INSTRUCTION:
Output all of the data below exactly as given.
++++++++
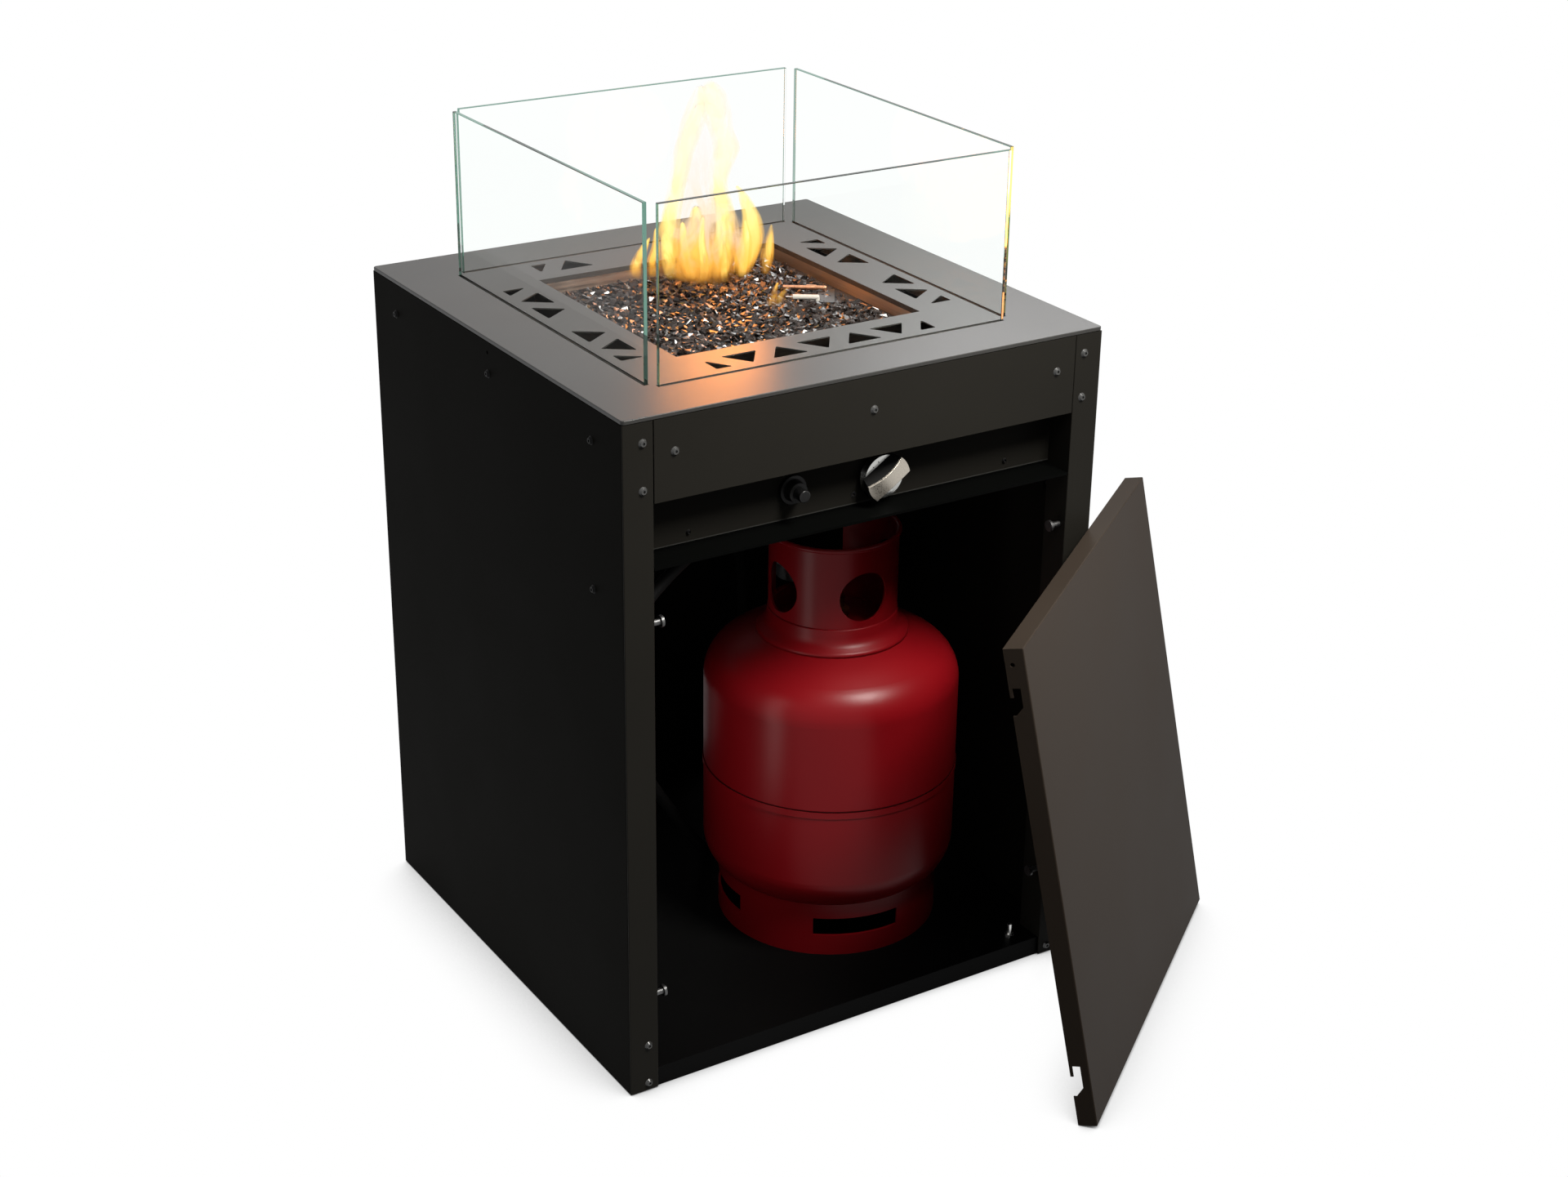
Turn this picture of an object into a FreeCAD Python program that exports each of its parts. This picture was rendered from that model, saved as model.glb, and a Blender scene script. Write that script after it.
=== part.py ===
import FreeCAD, Part
import math
import os
import re

import Sketcher
from FreeCAD import Placement, Rotation, Vector

# A gas fire pit table: a square steel cabinet with a glass guard round its burner, its door
# taken off and leaning on the front right corner, and the gas cylinder standing inside.
# The origin is the middle of the cabinet's footprint on the floor. +X is right along the
# front, +Y is to the back and +Z is up. Everything is in millimetres.

os.makedirs("parts", exist_ok=True)
doc = FreeCAD.newDocument("FirePitTable")

# Driving sizes
sizes = {
    # cabinet
    "width": 600,
    "depth": 600,
    "height": 795,
    "sheet": 1.5,
    "fit": 0.2,
    "touch_gap": 0.3,
    "floor_gap": 1,
    "base_height": 23.5,
    "base_lip": 14,
    "post_width": 35,
    "flange_width": 27,
    "seam": 1,
    "recess": 38,
    "apron_tall": 89,
    "apron_ledge": 9,
    "recess_tall": 71,
    "shelf_lip": 3,
    "shelf_setback": 0.8,
    "frame_height": 45,
    "frame_ledge": 25,
    "tab_depth": 45,
    "tab_drop": 55,
    # table top with its air holes
    "hem": 4,
    "hem_gap": 1,
    "corner_round": 4,
    "edge_round": 1,
    "well": 312,
    "well_lip": 6,
    "air_inner": 178.7,
    "air_outer": 210.7,
    "air_base": 44,
    "air_pitch": 47,
    "air_end": 139,
    "air_round": 1.6,
    "spacer_radius": 8,
    "spacer_inset": 16,
    "spacer_pitch": 200,
    # glass guard
    "pane_offset": 226.5,
    "pane_length": 435.4,
    "pane_rise": 191,
    "pane_thickness": 5,
    "pane_seat": 16,
    "pane_bevel": 0.6,
    "slot_play": 0.75,
    "pad_thickness": 2,
    "pad_length": 40,
    "pad_inset": 60,
    # burner
    "tray_gap": 0.5,
    "tray_depth": 56,
    "tray_flange": 16,
    "bed_drop": 20,
    "burner_radius": 85,
    "burner_tube": 8,
    "burner_rise": 16,
    "hub_radius": 15,
    "neck_radius": 9.8,
    "neck_drop": 14,
    "port_radius": 1.3,
    "port_count": 16,
    "mixer_radius": 14,
    "mixer_length": 47,
    "air_window": 10,
    "air_window_rise": 14,
    "jet_flange": 6,
    "jet_drop": 18,
    "jet_radius": 9,
    "jet_reach": 22,
    "pipe_radius": 4,
    "shield_width": 330,
    "shield_gap": 22,
    "shield_post": 5,
    "shield_post_inset": 30,
    # igniter and flame sensor beside the burner
    "pilot_x": 125,
    "pilot_angle": 147,
    "pilot_rise": 5,
    "sensor_radius": 2.4,
    "sensor_front": 43,
    "sensor_back": 6,
    "sensor_side": 16,
    "spark_radius": 3,
    "spark_front": 31,
    "spark_back": 3,
    "spark_side": 21,
    "spark_tip": 8,
    "pilot_drop": 12,
    "bracket_length": 18,
    "lead_radius": 1.4,
    # controls
    "knob_x": 34,
    "knob_rise": 32,
    "knob_radius": 27.5,
    "knob_depth": 25,
    "knob_travel": 4,
    "skirt_depth": 6,
    "bar_width": 16.5,
    "bar_base": 33,
    "bar_bow": 77,
    "bar_edge": 0.5,
    "bar_angle": 33,
    "face_thickness": 1.5,
    "stem_radius": 3.9,
    "plunger_radius": 7,
    "plunger_depth": 6,
    "bonnet_radius": 13,
    "bonnet_depth": 15,
    "valve_depth": 50,
    "valve_width": 34,
    "valve_tall": 30,
    "inlet_y": 34,
    "inlet_drop": 17,
    "inlet_reach": 23,
    "button_x": -77.4,
    "button_rise": 36.6,
    "bezel_radius": 16,
    "bezel_depth": 5,
    "collar_radius": 11,
    "collar_depth": 15,
    "cap_radius": 7,
    "cap_proud": 13,
    "cap_travel": 4,
    "battery_radius": 12,
    "battery_depth": 46,
    "ring_x": 2,
    "ring_rise": 14,
    "ring_radius": 3.2,
    "panel_screw_x": 203,
    # screws and door pins
    "screw_radius": 2.4,
    "screw_length": 12,
    "screw_head": 4.8,
    "screw_head_height": 2.6,
    "socket_radius": 1.8,
    "socket_depth": 1.5,
    "small_head": 2.8,
    "hole_play": 0.2,
    "screw_inset": 23,
    "screw_top": 27,
    "screw_upper": 78,
    "screw_middle": 400,
    "screw_lower": 59,
    "screw_base": 10,
    "apron_screw_inset": 60,
    "apron_screw_drop": 42,
    "side_screw_front": 66,
    "side_screw_back": 61,
    "side_screw_drop": 41,
    "tab_screw_drop": 40,
    "spare_hole_drop": 17,
    "pin_radius": 3.5,
    "pin_reach": 12,
    "pin_head_radius": 6.5,
    "pin_head": 3,
    "pin_inset": 11,
    "pin_drop": 65.7,
    "pin_lower": 116.3,
    "stud_x": 236,
    "stud_y": 18,
    "stud_rise": 18,
    # air slots in the back
    "louvre_width": 90,
    "louvre_height": 8,
    "louvre_pitch": 22,
    "louvre_count": 5,
    "louvre_columns": 3,
    "louvre_spacing": 195,
    "louvre_bottom": 90,
    "louvre_upper": 560,
    # door
    "door_width": 513,
    "door_tall": 567,
    "door_depth": 22,
    "door_yaw": 36.86,
    "door_foot": 135.9,
    "door_along": 345.6,
    "notch_inner": 9.5,
    "notch_outer": 18.5,
    "notch_top": 522.7,
    "notch_open": 31,
    "upper_tongue": 10.5,
    "upper_ramp": 9.5,
    "lower_tongue": 13,
    "lower_open": 25,
    "lower_ramp": 11,
    "door_hole_radius": 2.5,
    "door_hole_height": 549,
    "door_hole_in": 14,
    # gas cylinder
    "tank_x": 95.7,
    "tank_y": -85.9,
    "tank_radius": 152.5,
    "tank_wall": 3,
    "foot_rise": 28.5,
    "tank_tall": 361,
    "crown_radius": 244,
    "knuckle_radius": 47,
    "joint_rise": 167,
    "joint_height": 8,
    "joint_proud": 1,
    "foot_radius": 133.7,
    "foot_slot_width": 104,
    "foot_slot_rise": 26.5,
    "foot_slot_height": 23,
    "foot_slot_turn": 77,
    "guard_radius": 76.3,
    "guard_tall": 113.5,
    "guard_roll": 3,
    "guard_gap": 38,
    "guard_gap_rise": 9,
    "grip_radius": 30.5,
    "grip_drop": 63.5,
    "grip_spread": 94,
    "outlet_angle": 86,
    "outlet_rise": 30,
    "outlet_reach": 36,
    "outlet_radius": 11,
    "outlet_bore": 7,
    "neck_flange": 20,
    "tap_radius": 14,
    "tap_rise": 45,
    "wheel_radius": 27,
    "wheel_height": 13,
    "wheel_rise": 5,
    "wheel_grips": 8,
    "spindle_radius": 4,
    "spindle_reach": 6,
    "running_play": 0.05,
    # regulator and hose
    "nut_length": 24,
    "nut_radius": 14,
    "regulator_radius": 26,
    "regulator_tall": 28,
    "tail_reach": 12,
    "tail_radius": 6,
    "ferrule_length": 20,
    "ferrule_radius": 9,
    "hose_radius": 7,
}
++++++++
FINAL RESULT:
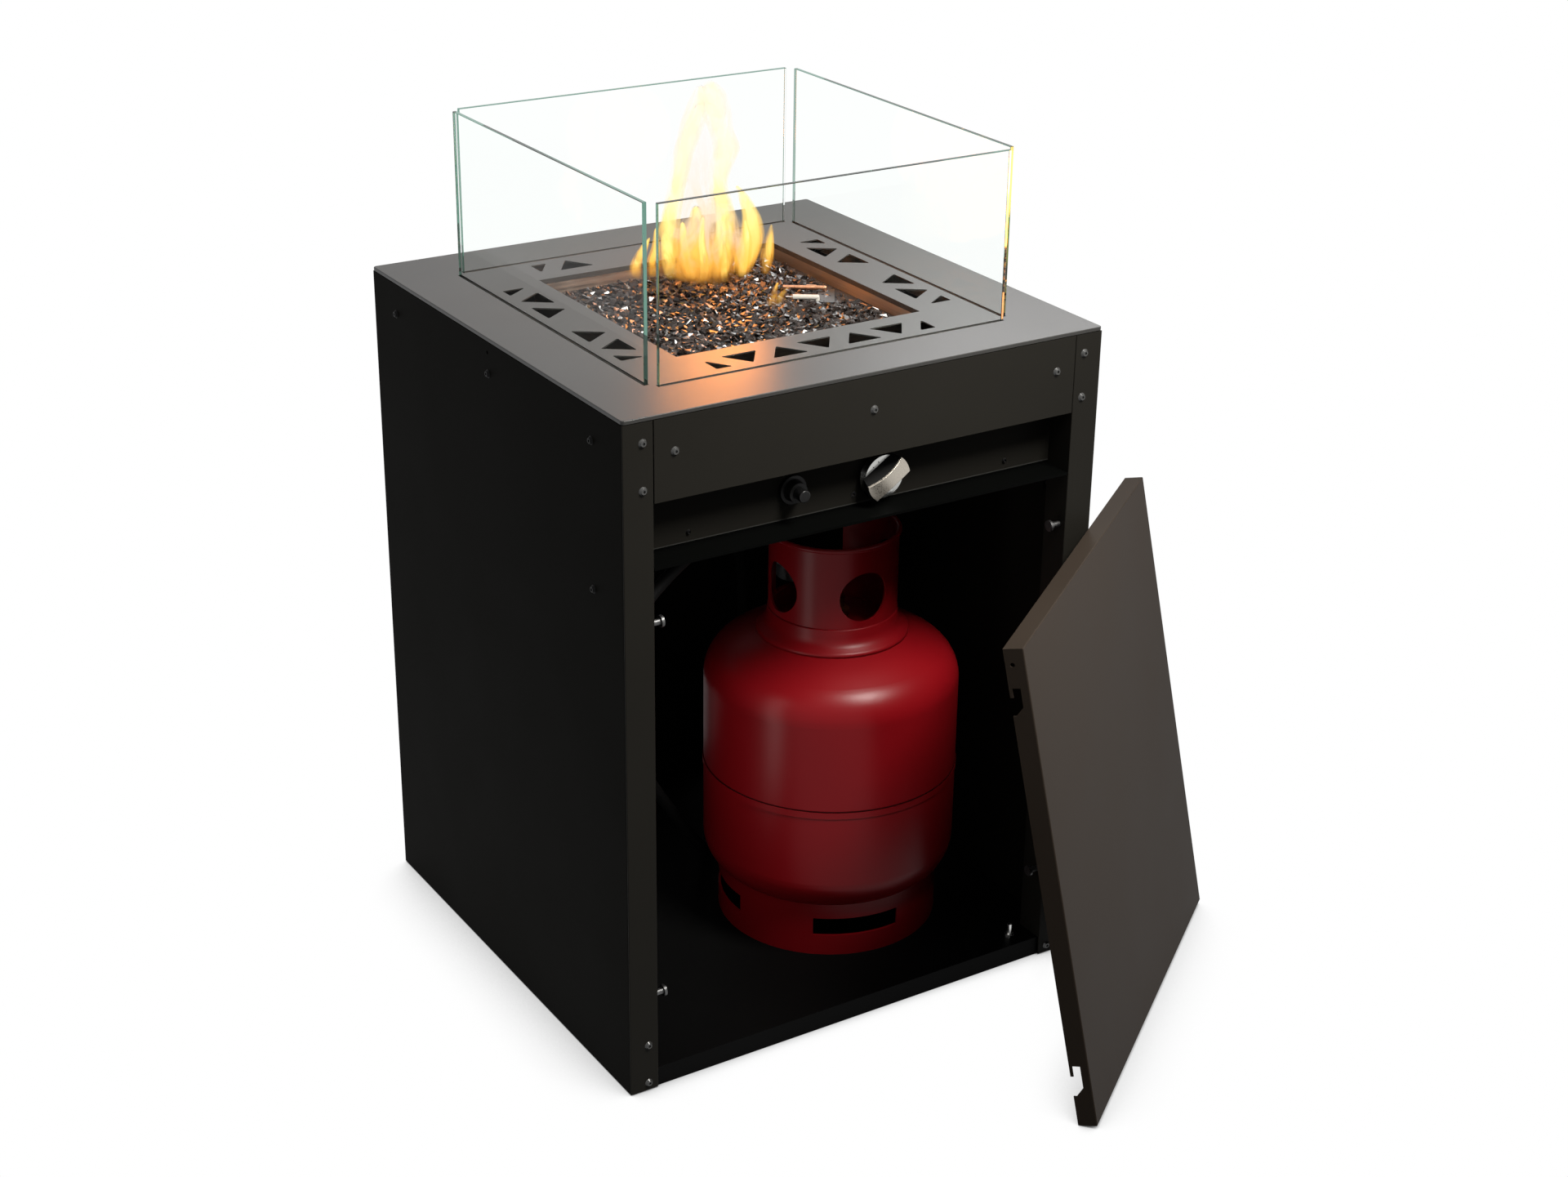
Turn this picture of an object into a FreeCAD Python program that exports each of its parts. This picture was rendered from that model, saved as model.glb, and a Blender scene script. Write that script after it.
=== part.py ===
import FreeCAD, Part
import math
import os
import re

import Sketcher
from FreeCAD import Placement, Rotation, Vector

# A gas fire pit table: a square steel cabinet with a glass guard round its burner, its door
# taken off and leaning on the front right corner, and the gas cylinder standing inside.
# The origin is the middle of the cabinet's footprint on the floor. +X is right along the
# front, +Y is to the back and +Z is up. Everything is in millimetres.

os.makedirs("parts", exist_ok=True)
doc = FreeCAD.newDocument("FirePitTable")

# Driving sizes
sizes = {
    # cabinet
    "width": 600,
    "depth": 600,
    "height": 795,
    "sheet": 1.5,
    "fit": 0.2,
    "touch_gap": 0.3,
    "floor_gap": 1,
    "base_height": 23.5,
    "base_lip": 14,
    "post_width": 35,
    "flange_width": 27,
    "seam": 1,
    "recess": 38,
    "apron_tall": 89,
    "apron_ledge": 9,
    "recess_tall": 71,
    "shelf_lip": 3,
    "shelf_setback": 0.8,
    "frame_height": 45,
    "frame_ledge": 25,
    "tab_depth": 45,
    "tab_drop": 55,
    # table top with its air holes
    "hem": 4,
    "hem_gap": 1,
    "corner_round": 4,
    "edge_round": 1,
    "well": 312,
    "well_lip": 6,
    "air_inner": 178.7,
    "air_outer": 210.7,
    "air_base": 44,
    "air_pitch": 47,
    "air_end": 139,
    "air_round": 1.6,
    "spacer_radius": 8,
    "spacer_inset": 16,
    "spacer_pitch": 200,
    # glass guard
    "pane_offset": 226.5,
    "pane_length": 435.4,
    "pane_rise": 191,
    "pane_thickness": 5,
    "pane_seat": 16,
    "pane_bevel": 0.6,
    "slot_play": 0.75,
    "pad_thickness": 2,
    "pad_length": 40,
    "pad_inset": 60,
    # burner
    "tray_gap": 0.5,
    "tray_depth": 56,
    "tray_flange": 16,
    "bed_drop": 20,
    "burner_radius": 85,
    "burner_tube": 8,
    "burner_rise": 16,
    "hub_radius": 15,
    "neck_radius": 9.8,
    "neck_drop": 14,
    "port_radius": 1.3,
    "port_count": 16,
    "mixer_radius": 14,
    "mixer_length": 47,
    "air_window": 10,
    "air_window_rise": 14,
    "jet_flange": 6,
    "jet_drop": 18,
    "jet_radius": 9,
    "jet_reach": 22,
    "pipe_radius": 4,
    "shield_width": 330,
    "shield_gap": 22,
    "shield_post": 5,
    "shield_post_inset": 30,
    # igniter and flame sensor beside the burner
    "pilot_x": 125,
    "pilot_angle": 147,
    "pilot_rise": 5,
    "sensor_radius": 2.4,
    "sensor_front": 43,
    "sensor_back": 6,
    "sensor_side": 16,
    "spark_radius": 3,
    "spark_front": 31,
    "spark_back": 3,
    "spark_side": 21,
    "spark_tip": 8,
    "pilot_drop": 12,
    "bracket_length": 18,
    "lead_radius": 1.4,
    # controls
    "knob_x": 34,
    "knob_rise": 32,
    "knob_radius": 27.5,
    "knob_depth": 25,
    "knob_travel": 4,
    "skirt_depth": 6,
    "bar_width": 16.5,
    "bar_base": 33,
    "bar_bow": 77,
    "bar_edge": 0.5,
    "bar_angle": 33,
    "face_thickness": 1.5,
    "stem_radius": 3.9,
    "plunger_radius": 7,
    "plunger_depth": 6,
    "bonnet_radius": 13,
    "bonnet_depth": 15,
    "valve_depth": 50,
    "valve_width": 34,
    "valve_tall": 30,
    "inlet_y": 34,
    "inlet_drop": 17,
    "inlet_reach": 23,
    "button_x": -77.4,
    "button_rise": 36.6,
    "bezel_radius": 16,
    "bezel_depth": 5,
    "collar_radius": 11,
    "collar_depth": 15,
    "cap_radius": 7,
    "cap_proud": 13,
    "cap_travel": 4,
    "battery_radius": 12,
    "battery_depth": 46,
    "ring_x": 2,
    "ring_rise": 14,
    "ring_radius": 3.2,
    "panel_screw_x": 203,
    # screws and door pins
    "screw_radius": 2.4,
    "screw_length": 12,
    "screw_head": 4.8,
    "screw_head_height": 2.6,
    "socket_radius": 1.8,
    "socket_depth": 1.5,
    "small_head": 2.8,
    "hole_play": 0.2,
    "screw_inset": 23,
    "screw_top": 27,
    "screw_upper": 78,
    "screw_middle": 400,
    "screw_lower": 59,
    "screw_base": 10,
    "apron_screw_inset": 60,
    "apron_screw_drop": 42,
    "side_screw_front": 66,
    "side_screw_back": 61,
    "side_screw_drop": 41,
    "tab_screw_drop": 40,
    "spare_hole_drop": 17,
    "pin_radius": 3.5,
    "pin_reach": 12,
    "pin_head_radius": 6.5,
    "pin_head": 3,
    "pin_inset": 11,
    "pin_drop": 65.7,
    "pin_lower": 116.3,
    "stud_x": 236,
    "stud_y": 18,
    "stud_rise": 18,
    # air slots in the back
    "louvre_width": 90,
    "louvre_height": 8,
    "louvre_pitch": 22,
    "louvre_count": 5,
    "louvre_columns": 3,
    "louvre_spacing": 195,
    "louvre_bottom": 90,
    "louvre_upper": 560,
    # door
    "door_width": 513,
    "door_tall": 567,
    "door_depth": 22,
    "door_yaw": 36.86,
    "door_foot": 135.9,
    "door_along": 345.6,
    "notch_inner": 9.5,
    "notch_outer": 18.5,
    "notch_top": 522.7,
    "notch_open": 31,
    "upper_tongue": 10.5,
    "upper_ramp": 9.5,
    "lower_tongue": 13,
    "lower_open": 25,
    "lower_ramp": 11,
    "door_hole_radius": 2.5,
    "door_hole_height": 549,
    "door_hole_in": 14,
    # gas cylinder
    "tank_x": 95.7,
    "tank_y": -85.9,
    "tank_radius": 152.5,
    "tank_wall": 3,
    "foot_rise": 28.5,
    "tank_tall": 361,
    "crown_radius": 244,
    "knuckle_radius": 47,
    "joint_rise": 167,
    "joint_height": 8,
    "joint_proud": 1,
    "foot_radius": 133.7,
    "foot_slot_width": 104,
    "foot_slot_rise": 26.5,
    "foot_slot_height": 23,
    "foot_slot_turn": 77,
    "guard_radius": 76.3,
    "guard_tall": 113.5,
    "guard_roll": 3,
    "guard_gap": 38,
    "guard_gap_rise": 9,
    "grip_radius": 30.5,
    "grip_drop": 63.5,
    "grip_spread": 94,
    "outlet_angle": 86,
    "outlet_rise": 30,
    "outlet_reach": 36,
    "outlet_radius": 11,
    "outlet_bore": 7,
    "neck_flange": 20,
    "tap_radius": 14,
    "tap_rise": 45,
    "wheel_radius": 27,
    "wheel_height": 13,
    "wheel_rise": 5,
    "wheel_grips": 8,
    "spindle_radius": 4,
    "spindle_reach": 6,
    "running_play": 0.05,
    # regulator and hose
    "nut_length": 24,
    "nut_radius": 14,
    "regulator_radius": 26,
    "regulator_tall": 28,
    "tail_reach": 12,
    "tail_radius": 6,
    "ferrule_length": 20,
    "ferrule_radius": 9,
    "hose_radius": 7,
}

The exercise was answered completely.